How can I view the logs?

Review the Troubleshooting docs for more about using logs.

Is my GPU compatible with Goobla?

Please refer to the GPU docs.

How can I specify the context window size?

By default, Goobla uses a context window size of 4096 tokens.

This can be overridden with the GOOBLA_CONTEXT_LENGTH environment variable. For example, to set the default context window to 8K, use:

GOOBLA_CONTEXT_LENGTH=8192 goobla serve

To change this when using goobla run, use /set parameter:

/set parameter num_ctx 4096

When using the API, specify the num_ctx parameter:

curl http://localhost:11434/api/generate -d '{
  "model": "llama3.2",
  "prompt": "Why is the sky blue?",
  "options": {
    "num_ctx": 4096
  }
}'

How can I tell if my model was loaded onto the GPU?

Use the goobla ps command to see what models are currently loaded into memory.

goobla ps

Output:

NAME      	ID          	SIZE 	PROCESSOR	UNTIL
llama3:70b	bcfb190ca3a7	42 GB	100% GPU 	4 minutes from now

The Processor column will show which memory the model was loaded in to:

100% GPU means the model was loaded entirely into the GPU
100% CPU means the model was loaded entirely in system memory
48%/52% CPU/GPU means the model was loaded partially onto both the GPU and into system memory

How do I configure Goobla server?

Goobla server can be configured with environment variables.
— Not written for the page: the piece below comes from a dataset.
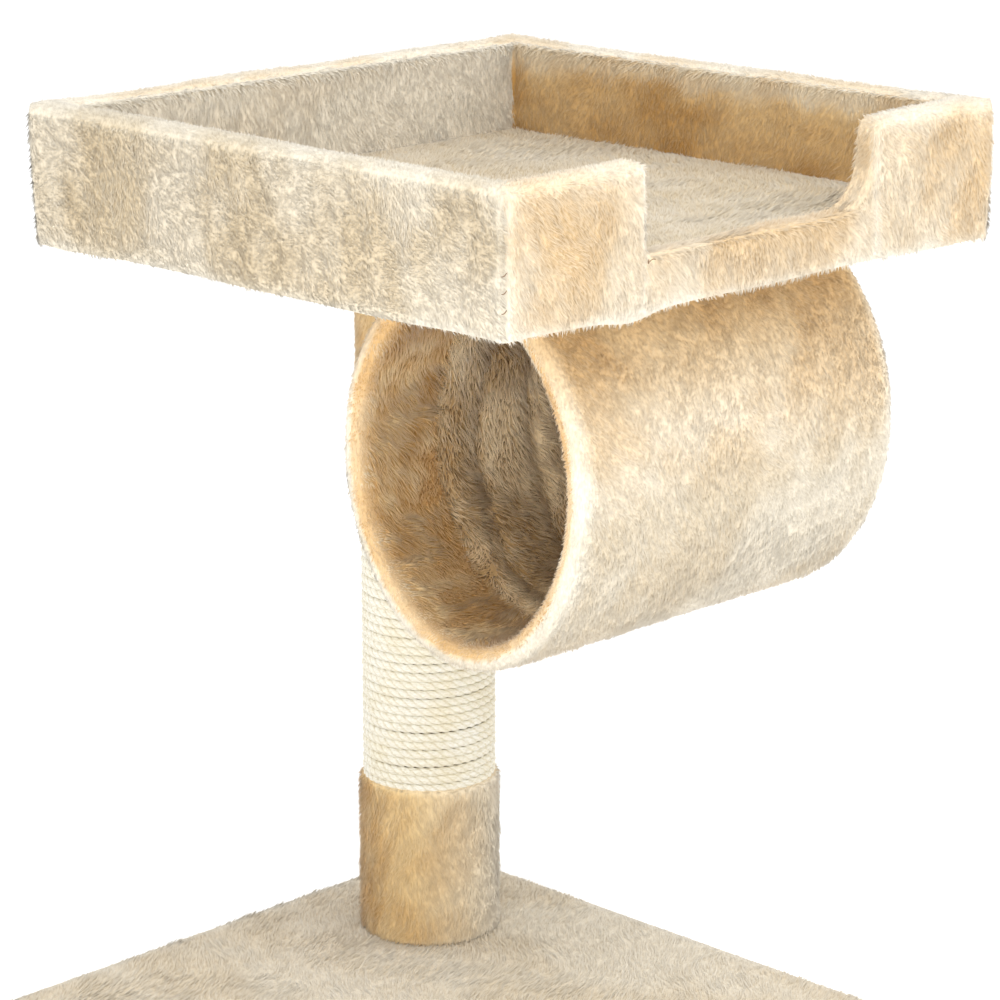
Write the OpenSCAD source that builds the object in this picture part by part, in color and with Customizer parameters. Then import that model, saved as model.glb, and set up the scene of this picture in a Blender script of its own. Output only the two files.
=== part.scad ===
// Cat tree: a plush-covered base board, one sisal post, an oval tunnel and a walled bed.
// Sizes are in millimetres. +Z is up, and the origin is the centre of the base's underside.
// The bed's entry faces -Y and the tunnel runs along X, beside the post.

/* [Base] */
// Length of the base along X
base_l = 500; // [430:10:600]
// Width of the base along Y
base_w = 500; // [430:10:600]
// Thickness of the base's particle board
base_board_t = 15; // [12:1:22]
// Radius of the base's corners
base_corner_r = 22; // [14:1:40]
// Distance from the post's axis to the base's right edge
post_to_right = 105; // [80:1:150]
// Distance from the post's axis to the base's rear edge
post_to_rear = 100; // [80:1:150]
// Width of the plush turned under the base board
base_hem_w = 35; // [25:1:60]
// Staples along each side of the base
base_staples_per_side = 6; // [3:1:8]

/* [Post] */
// Length of the post between the base and the bed
post_l = 489; // [420:1:620]
// Outer diameter of the cardboard tube
tube_d = 78; // [65:1:95]
// Wall of the cardboard tube
tube_wall = 4; // [3:0.5:6]
// Diameter of the sisal rope
rope_d = 6; // [4:0.5:8]
// Height of the plush sleeve at each end of the post
sleeve_h = 110; // [60:1:150]
// Thickness of the plush sleeves with their pile
sleeve_t = 7.5; // [5:0.5:10]
// Depth of the wooden plug in each end of the tube
plug_h = 30; // [28:1:45]

/* [Bed] */
// Length of the bed along X
bed_l = 430; // [380:1:520]
// Width of the bed along Y
bed_w = 413; // [380:1:520]
// Height of the bed from its underside to the top of its walls
bed_h = 90; // [80:1:140]
// Thickness of the bed's particle board
bed_board_t = 15; // [12:1:20]
// Thickness of the bed's wall panels
panel_t = 10; // [8:1:15]
// Thickness of the wadding under the bed's floor
pad_t = 5; // [3:1:12]
// Distance from the post's axis to the bed's right side
bed_to_right = 194; // [150:1:220]
// Distance from the post's axis to the bed's rear side
bed_to_rear = 111; // [80:1:150]
// Radius of the bed's upright corners
bed_corner_r = 12; // [8:1:25]
// Width of the plush turned under the bed board
bed_hem_w = 30; // [22:1:45]
// Staples along each side of the bed's underside
bed_staples_per_side = 5; // [3:1:7]

/* [Entry] */
// Length of the front wall to the left of the entry
cheek_l = 114; // [90:1:140]
// Width of the entry
entry_w = 209; // [150:1:230]
// Height of the lip across the entry, from the bed's underside
lip_h = 34; // [32:1:45]
// Radius at the foot of the entry's left side
left_foot_r = 8; // [4:1:20]
// Radius at the foot of the entry's right side
right_foot_r = 34; // [10:1:40]
// Radius at the top of the entry's left side
left_top_r = 8; // [5:1:12]
// Radius at the top of the entry's right side
right_top_r = 15; // [5:1:20]

/* [Tunnel] */
// Length of the tunnel
tunnel_l = 287; // [240:1:380]
// Width of the tunnel
tunnel_w = 202; // [180:1:240]
// Height of the tunnel
tunnel_h = 244; // [242:1:300]
// Outer radius of the tunnel's top and bottom
crown_r = 86; // [70:1:88]
// Wall of the tunnel's fibreboard shell
shell_t = 4; // [3:0.5:6]
// Gap between the tunnel and the post's plush sleeve
tunnel_gap = 2.5; // [1:0.5:20]
// Distance from the tunnel's open left end to the post's axis
tunnel_to_left = 117; // [90:1:140]
// Depth of the plush turned into each end of the tunnel
cuff_l = 65; // [30:1:80]
// Distance between the two bolts that hold the tunnel
tunnel_bolt_spacing = 90; // [60:1:100]

/* [Cover] */
// Thickness of the plush with its pile
plush_t = 4; // [3:0.2:5]
// Thickness of the plush where it is pressed under a board
hem_t = 2; // [1.5:0.5:3]

/* [Fasteners] */
// Diameter of the post bolts
post_bolt_d = 8; // [6:1:8]
// Length of the post bolts' shank
post_bolt_l = 40; // [35:1:40]
// Diameter of the tunnel bolts
tunnel_bolt_d = 6; // [5:1:6]
// Length of the tunnel bolts' shank
tunnel_bolt_l = 24; // [22:1:25]
// Diameter of the wood screws in the bed's walls
screw_d = 4; // [3:0.5:4.5]
// Length of the wood screws
screw_l = 35; // [30:1:40]
// Clearance round a bolt in a board
hole_gap = 0.4; // [0.3:0.1:1]
// Clearance round a bolt in its nut
thread_gap = 0.15; // [0.1:0.05:0.3]

/* [Hidden] */
$fn = 64;
ARC_STEPS = 16;
CORNER_STEPS = 6;
OVERCUT = 1;

// heights of the stack
base_t = hem_t + base_board_t + plush_t;
bed_z = base_t + post_l;
bed_board_top = hem_t + bed_board_t;
wall_t = plush_t + panel_t + plush_t;

// places on the plan
post_x = base_l / 2 - post_to_right;
post_y = base_w / 2 - post_to_rear;
bed_x1 = post_x + bed_to_right;
bed_x0 = bed_x1 - bed_l;
bed_y1 = post_y + bed_to_rear;
bed_y0 = bed_y1 - bed_w;
entry_x0 = bed_x0 + cheek_l;
entry_x1 = entry_x0 + entry_w;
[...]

Common variables include GOOBLA_HOST, GOOBLA_KEEP_ALIVE, and GOOBLA_SHUTDOWN_TIMEOUT which controls how long the server waits for active connections to finish on exit.

Setting environment variables on Mac

If Goobla is run as a macOS application, environment variables should be set using launchctl:

For each environment variable, call launchctl setenv.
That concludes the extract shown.